Quantum risk modeling offers a new way to think about this challenge. By using quantum simulations, financial institutions may eventually be able to analyze thousands of interconnected market risks simultaneously. Instead of testing one scenario at a time, quantum-enhanced systems could help firms study large networks of market variables and better understand how shocks spread across portfolios, counterparties, asset classes, and economic conditions.

Why Stress Testing Needs to Evolve

Stress testing is one of the most important tools in institutional risk management. It allows firms to ask difficult but necessary questions. What happens if interest rates rise sharply? What happens if credit spreads widen? What happens if equities fall, liquidity disappears, or volatility spikes? What happens if multiple shocks occur at the same time?

Traditional stress tests often focus on selected scenarios. These may be based on historical crises, regulatory requirements, internal risk concerns, or hypothetical market events. For example, a firm might test the impact of a recession, a sudden increase in rates, a currency shock, or a major equity drawdown.

These tests are useful, but real crises rarely unfold in such a simple way. Market disruptions often involve several risks interacting at once. A banking concern can become a liquidity concern. A liquidity concern can become a credit concern. A credit concern can affect equities, currencies, derivatives, collateral, and investor behavior. What begins as one problem can quickly become a chain reaction.

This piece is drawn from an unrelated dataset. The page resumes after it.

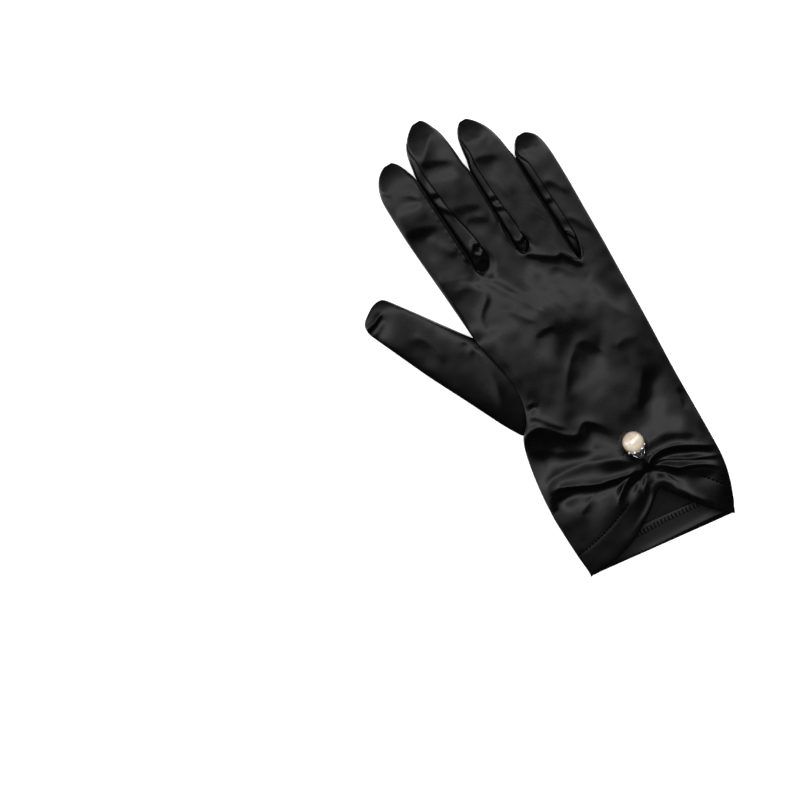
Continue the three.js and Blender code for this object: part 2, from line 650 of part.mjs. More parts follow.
/** The strip between two fingers: up one finger's side, round the crotch and up the other's. */
function fourchetteSurface(i) {
  const rows = FINGER_ROWS.filter((along) => along > 0 && along <= STRIP_TIP);
  const sidePoints = (finger, side, along) => {
    const section = fingerSection(finger, along);
    const seam = fingerSeams(finger, section, along)[side];
    const { stripBottom } = seam;
    // the strip is a little narrower where it nears the crotch
    const narrowing = CROTCH_NARROWING * (1 - smoothstep(along, 0, 0.16));
    const stripTop = lerp(seam.stripTop, stripBottom, narrowing);
    return Array.from({ length: STRIP_CELLS + 1 }, (_, m) => {
      const point = ringPoint(section, lerp(stripBottom, stripTop, m / STRIP_CELLS));
      const line = lerp(seam.palmLine, seam.backLine, m / STRIP_CELLS);
      if (m === 0 || m === STRIP_CELLS) point.facing = fingerFacing(finger, line, along);
      return point;
    });
  };
  const down = rows.toReversed().map((along) => sidePoints(FINGERS[i], 'right', along));
  const up = rows.map((along) => sidePoints(FINGERS[i + 1], 'left', along));

  // round the crotch the strip tucks in between the palm and the back
  const [start, end] = [down.at(-1), up[0]];
  const low = crotchPoint(i, 'palm').z + CLOTH + SEAM_GAP;
  const high = crotchPoint(i, 'back').z - CLOTH - SEAM_GAP;
  const floor = FINGERS[i].rightCrotch - CROTCH_DROP * 0.3;
  const turn = Array.from({ length: TURN_STEPS - 1 }, (_, n) => {
    const angle = (Math.PI * (n + 1)) / TURN_STEPS;
    return start.map((a, m) => {
      const across = 0.5 - 0.5 * Math.cos(angle);
      const point = a.clone().lerp(end[m], across);
      point.y = lerp(point.y, floor, Math.sin(angle) ** 0.6);
      point.z = lerp(low, high, m / STRIP_CELLS);
      return point;
    });
  });
  return gridSurface([...down, ...turn, ...up], true);
}

// The thumb

/** The two edges of the thumb in plan, at a share of its length. */
function thumbEdges(along) {
  const hole = {
    cuff: handEdge('thumbSide', THUMB_SEAT.from),
    finger: handEdge('thumbSide', THUMB_SEAT.to),
  };
  const centre = hole.cuff.clone().lerp(hole.finger, 0.5);
  const spread = degToRad(THUMB_SPREAD);
  const axis = new THREE.Vector2(-Math.sin(spread), Math.cos(spread));
  const out = new THREE.Vector2(-axis.y, axis.x);
  const place = (edge, at) => centre.clone()
    .addScaledVector(axis, THUMB_LENGTH * valueAt(THUMB_EDGES, `${edge}Along`, at))
    .addScaledVector(out, THUMB_WIDTH * valueAt(THUMB_EDGES, `${edge}Out`, at));
  const edges = {};
  for (const edge of ['cuff', 'finger']) {
    // the seam end of each edge meets the hole's end, whatever the thumb's size
    const pull = hole[edge].clone().sub(place(edge, 0)).multiplyScalar((1 - along) ** 2);
    edges[edge] = place(edge, along).add(pull);
  }
  return edges;
}

/** A ring of points round the thumb, whose base bends in along the hole's curved edge. */
function thumbRing(along, tuck, lift) {
  const { cuff, finger } = thumbEdges(along);
  const taper = 1 - smoothstep(along, 0.8, 1);
  const loft = THUMB_LOFT * lerp(THUMB_TIP_SHARE, 1, taper);
  const bottom = (THUMB_LOFT - loft) * TIP_LIFT + lift;
  const section = {
    left: cuff, right: finger, bottom, middle: bottom + loft * SIDE_SEAM, top: bottom + loft,
  };
  return Array.from({ length: THUMB_RING }, (_, n) => {
    const point = ringPoint(section, (2 * Math.PI * n) / THUMB_RING);
    const share = clamp((point.y - cuff.y) / (finger.y - cuff.y), 0, 1);
    const seam = handEdge('thumbSide', lerp(THUMB_SEAT.from, THUMB_SEAT.to, share));
    const inwards = seam.x - point.x + tuck * Math.sqrt(Math.sin(Math.PI * share));
    if (tuck !== 0) point.x += Math.max(inwards, 0);
    return point;
  });
}

function thumbSurface() {
  const lift = CLOTH + SEAM_GAP;
  const base = [[0, THUMB_TUCK, lift], [0, -THUMB_TUCK / 2, lift]];
  const shaft = [0.12, 0.2, 0.3, 0.4, 0.5, 0.6, 0.7, 0.8, 0.88, 0.93, 0.97, 1];
  const rings = [...base, ...shaft.map((along) => [along, 0, along < 0.15 ? lift * 0.3 : 0])]
    .map(([along, tuck, up]) => thumbRing(along, tuck, up));
  const points = rings.flat();
  const triangles = [];
  const turn = Array.from({ length: THUMB_RING + 1 }, (_, n) => n % THUMB_RING);
  rings.slice(1).forEach((_, j) => {
    const numbers = (row) => turn.map((n) => row * THUMB_RING + n);
    addCells(triangles, numbers(j), numbers(j + 1), false);
  });
  const tip = rings.at(-1);
  const centre = tip.reduce((sum, p) => sum.add(p), new THREE.Vector3()).divideScalar(THUMB_RING);
  const first = points.length - THUMB_RING;
  points.push(centre);
  tip.forEach((_, n) => triangles.push([first + turn[n + 1], first + n, points.length - 1]));
  return { points, triangles };
}

// Solids that are cut or joined

function toSolid(geometry) {
  const bare = geometry.clone();
  bare.deleteAttribute('normal');
  bare.deleteAttribute('uv');
  const merged = mergeVertices(bare);
  const vertProperties = merged.attributes.position.array;
  const triVerts = new Uint32Array(merged.index.array);
  return new wasm.Manifold(new wasm.Mesh({ numProp: 3, vertProperties, triVerts }));
}

function toGeometry(solid) {
  const { vertProperties, triVerts } = solid.getMesh();
  const geometry = new THREE.BufferGeometry();
  geometry.setAttribute('position', new THREE.BufferAttribute(vertProperties, 3));
  geometry.setIndex(new THREE.BufferAttribute(triVerts, 1));
  geometry.computeVertexNormals();
  return geometry;
}

/** From the pearl's middle down to the level where the cap's rim touches it. */
const rimSeat = Math.sqrt((PEARL_DIAMETER / 2) ** 2 - (CAP_RIM_DIAMETER / 2 - CAP_WALL) ** 2);

/** The cap behind the pearl, along +Z from its tip: a pierced cone with petals at its rim. */
function capGeometry() {
  const [tip, rim] = [CAP_TIP_DIAMETER / 2, CAP_RIM_DIAMETER / 2];
  const hole = THREAD_DIAMETER / 2 + SEAM_GAP;
  const profile = [
    [hole, 0],
    [tip, 0],
    [lerp(tip, rim, 0.45), CAP_LENGTH * 0.35],
    [lerp(tip, rim, 0.85), CAP_LENGTH * 0.75],
    [rim, CAP_LENGTH],
    [rim - CAP_WALL, CAP_LENGTH],
    [lerp(tip, rim, 0.8) - CAP_WALL, CAP_LENGTH * 0.75],
    [lerp(tip, rim, 0.4) - CAP_WALL, CAP_LENGTH * 0.35],
    [hole, CAP_WALL],
    [hole, 0],
  ].map(([r, h]) => new THREE.Vector2(r, h));
  let cap = toSolid(new THREE.LatheGeometry(profile, 3 * CAP_PETALS).rotateX(Math.PI / 2));
  const window = new THREE.CylinderGeometry(CAP_LENGTH * 0.2, CAP_LENGTH * 0.2, rim, 8)
    .scale(1, 1, 1.35)
    .rotateZ(Math.PI / 2)
    .translate(rim / 2 + hole, 0, CAP_LENGTH * 0.55);
  const petal = new THREE.SphereGeometry(PETAL_DIAMETER / 2, 8, 5)
    .translate(rim - CAP_WALL / 2, 0, CAP_LENGTH - PETAL_DIAMETER / 4);
  for (let n = 0; n < CAP_PETALS; n++) {
    const turn = (2 * Math.PI * n) / CAP_PETALS;
    cap = cap.subtract(toSolid(window.clone().rotateZ(turn + Math.PI / CAP_PETALS)));
    cap = cap.add(toSolid(petal.clone().rotateZ(turn)));
  }
  const pearl = new THREE.SphereGeometry(PEARL_DIAMETER / 2 + SEAM_GAP, 24, 16)
    .translate(0, 0, CAP_LENGTH - PETAL_DIAMETER / 2 + rimSeat);
  return toGeometry(cap.subtract(toSolid(pearl)));
}

// The pieces

const satin = new THREE.MeshStandardMaterial({ color: 0x161616, roughness: 0.42, metalness: 0 });
const satinInside = new THREE.MeshStandardMaterial({ color: 0x1c1c1c, roughness: 0.6, metalness: 0 });
const threadBlack = new THREE.MeshStandardMaterial({ color: 0x0c0c0c, roughness: 0.8, metalness: 0 });
const nacre = new THREE.MeshStandardMaterial({ color: 0xf2e2d4, roughness: 0.22, metalness: 0 });
const silver = new THREE.MeshStandardMaterial({ color: 0xc9c9cc, roughness: 0.2, metalness: 1 });

const glove = new THREE.Group();

function piece(name, geometry, material) {
  const mesh = new THREE.Mesh(geometry, material);
  mesh.name = name;
  glove.add(mesh);
  return mesh;
}

const backSurface = panelSurface('back', BACK_ROWS, backPoint);
piece('back_panel', clothWall(backSurface), satin);
const palmSurface = panelSurface('palm', PALM_ROWS, palmPoint);
piece('palm_panel', clothWall(palmSurface), satin);
piece('back_hem', clothWall(hemSurface(backSurface, BACK_ROWS, true)), satinInside);
piece('palm_hem', clothWall(hemSurface(palmSurface, PALM_ROWS, false)), satinInside);
piece('thumb', clothWall(thumbSurface()), satin);
FINGERS.slice(0, -1).forEach((finger, i) => {
  piece(`fourchette_${finger.name}_${FINGERS[i + 1].name}`, clothWall(fourchetteSurface(i)), satin);
});

/** The lowest height at which a ball or a small block clears the back by the seam gap. */
function restHeight(x, y, radius, lift) {
  let height = 0;
  for (const [a, b, c] of backSurface.triangles) {
    const triangle = new THREE.Triangle(...[a, b, c].map((n) => backSurface.points[n]));
    const box = new THREE.Box2().setFromPoints([triangle.a, triangle.b, triangle.c]);
    if (box.distanceToPoint(new THREE.Vector2(x, y)) > radius) continue;
    for (const [p, q] of [[1 / 3, 1 / 3], [0, 0], [1, 0], [0, 1], [0.5, 0], [0, 0.5], [0.5, 0.5]]) {
      const point = triangle.a.clone().multiplyScalar(1 - p - q);
      point.addScaledVector(triangle.b, p).addScaledVector(triangle.c, q);
      const distance = Math.hypot(point.x - x, point.y - y);
      if (distance < radius) height = Math.max(height, point.z + lift(distance));
    }
  }
  return height;
}

const pearlReach = PEARL_DIAMETER / 2 + 1.5 * SEAM_GAP;
const pearlY = knot.y + PEARL_HANG;
const pearlHeight = restHeight(knot.x, pearlY, pearlReach, (d) => Math.sqrt(pearlReach ** 2 - d ** 2));
const pearlCentre = new THREE.Vector3(knot.x, pearlY, pearlHeight);
const knotReach = KNOT_LENGTH / 2 + SEAM_GAP;
const knotHeight = restHeight(knot.x, knot.y, knotReach, (d) =>
  SEAM_GAP + (KNOT_HEIGHT / 2) * Math.sqrt(1 - (d / knotReach) ** 2));

const knotGeometry = new THREE.SphereGeometry(0.5, 12, 8).scale(KNOT_WIDTH, KNOT_LENGTH, KNOT_HEIGHT);
piece('knot', knotGeometry, threadBlack).position.set(knot.x, knot.y, knotHeight);

// the thread leaves the knot's top and runs to the pearl's middle, through the cap
const threadStart = new THREE.Vector3(
  knot.x, knot.y, knotHeight + KNOT_HEIGHT / 2 + SEAM_GAP + THREAD_DIAMETER / 2);
const hang = new THREE.Group();
hang.position.copy(threadStart);
hang.quaternion.setFromUnitVectors(
  new THREE.Vector3(0, 0, 1),
  pearlCentre.clone().sub(threadStart).normalize(),
);
glove.add(hang);
const threadLength = pearlCentre.distanceTo(threadStart);

function hung(name, geometry, material, along) {
  const mesh = piece(name, geometry, material);
  mesh.position.z = along;
  hang.add(mesh);
}

const boreDepth = PEARL_DIAMETER / 2;
const boreRadius = THREAD_DIAMETER / 2 + SEAM_GAP; // as the cap's hole
const bore = new THREE.CylinderGeometry(boreRadius, boreRadius, 2 * boreDepth, 10)
  .rotateX(Math.PI / 2)
  .translate(0, 0, SEAM_GAP - boreDepth);
const ball = new THREE.SphereGeometry(PEARL_DIAMETER / 2, 20, 14);
const pearlGeometry = toGeometry(toSolid(ball).subtract(toSolid(bore)));
const threadRadius = THREAD_DIAMETER / 2;
const threadGeometry = new THREE.CylinderGeometry(threadRadius, threadRadius, threadLength, 8)
  .rotateX(Math.PI / 2);
hung('pearl', pearlGeometry, nacre, threadLength);
hung('pearl_thread', threadGeometry, threadBlack, threadLength / 2);
hung('pearl_cap', capGeometry(), silver, threadLength - rimSeat + PETAL_DIAMETER / 2 - CAP_LENGTH);

// The origin is under the middle of the glove, on the surface that it lies on.
const box = new THREE.Box3().setFromObject(glove, true);
const middle = box.getCenter(new THREE.Vector3());
glove.position.set(-middle.x, -middle.y, -box.min.z);

export default glove;
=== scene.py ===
# %% [markdown]
# # A black satin dress glove
#
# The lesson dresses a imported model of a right-hand, wrist-length dress glove. The model's
# solids say how big everything is and where it sits. Here the cloth becomes fine, folded
# satin with its stitches, and the pearl, its cap and its thread are modelled anew.
# Lengths are in metres. The tables of folds are in millimetres, because cloth is measured so.

# %% Load the model
import math
from collections import namedtuple

import bmesh
import bpy
import numpy as np
from mathutils import Matrix, Vector, noise
from mathutils.bvhtree import BVHTree


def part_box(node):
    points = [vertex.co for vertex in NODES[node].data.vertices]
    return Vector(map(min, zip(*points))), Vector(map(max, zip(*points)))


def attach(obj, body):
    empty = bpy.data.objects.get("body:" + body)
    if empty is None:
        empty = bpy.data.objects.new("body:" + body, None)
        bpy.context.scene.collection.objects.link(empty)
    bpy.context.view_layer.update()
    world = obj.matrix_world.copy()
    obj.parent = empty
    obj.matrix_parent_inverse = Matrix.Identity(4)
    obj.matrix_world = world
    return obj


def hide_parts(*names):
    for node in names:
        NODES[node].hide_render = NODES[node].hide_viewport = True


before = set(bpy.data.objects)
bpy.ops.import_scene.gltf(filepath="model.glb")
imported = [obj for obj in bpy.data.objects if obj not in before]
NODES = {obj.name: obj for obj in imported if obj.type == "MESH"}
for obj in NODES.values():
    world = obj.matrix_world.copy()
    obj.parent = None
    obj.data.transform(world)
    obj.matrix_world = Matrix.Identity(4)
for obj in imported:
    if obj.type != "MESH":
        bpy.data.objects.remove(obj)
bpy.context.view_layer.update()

MM = 0.001
print("Loaded", len(NODES), "solids:", ", ".join(sorted(NODES)))

# %% [markdown]
# ## The drawing's frame
#
# The folds are drawn on a plan of the glove whose origin is the middle of the cuff's hem.
# X runs to the little-finger side and Y up to the fingertips. The knot of the gathered cuff
# fixes where that plan lies on the model, so the drawing moves with the model.

# %% Where the plan lies
KNOT_ON_PLAN = (10.7, 33.1)


def box_of(node):
    """The low and the high corner of a solid's box, and its middle."""
    low, high = (Vector(corner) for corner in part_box(node))
    return low, high, (low + high) / 2


KNOT_TOP, KNOT = box_of("knot")[1:]
PLAN = Vector((KNOT.x - KNOT_ON_PLAN[0] * MM, KNOT.y - KNOT_ON_PLAN[1] * MM, 0))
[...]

This is why next-generation risk modeling must move beyond single-variable thinking. Institutions need systems that can evaluate many risks at once and show how those risks influence one another. They need tools that can reveal hidden vulnerabilities before they become visible in market prices.

The Promise of Quantum Risk Modeling

Quantum computing uses a different approach to information processing than classical computing. While classical computers use bits, quantum computers use qubits, which can represent more complex states. This gives quantum systems the potential to handle certain types of probability, simulation, and optimization problems in powerful new ways.

In finance, these capabilities are especially relevant because many institutional problems involve uncertainty and complexity. Portfolio construction, risk modeling, derivatives pricing, scenario analysis, and trading research all require the evaluation of many possible outcomes. The larger the number of variables, the more difficult the problem becomes.

Quantum simulations could help institutions explore wider ranges of possible market conditions. Instead of limiting analysis to a small number of predefined scenarios, a quantum-enabled system could examine many combinations of risk factors. These may include interest rates, inflation, volatility, credit spreads, equity prices, commodities, currencies, liquidity conditions, counterparty exposure, and investor behavior.

The value is not only speed. The deeper value is visibility. Quantum risk modeling may help institutions understand relationships that are difficult to capture through conventional models. It could help identify which risks are connected, which positions are most vulnerable, and which combinations of events could create the greatest stress.

Modeling Thousands of Interconnected Risks

Modern financial institutions may hold thousands of positions across many asset classes. Each position may be affected by multiple risk factors. A bond portfolio may depend on interest rates, credit spreads, inflation expectations, and issuer strength. An equity portfolio may depend on earnings, rates, sector conditions, currencies, and investor sentiment. A derivatives book may depend on volatility, collateral values, counterparty strength, and liquidity.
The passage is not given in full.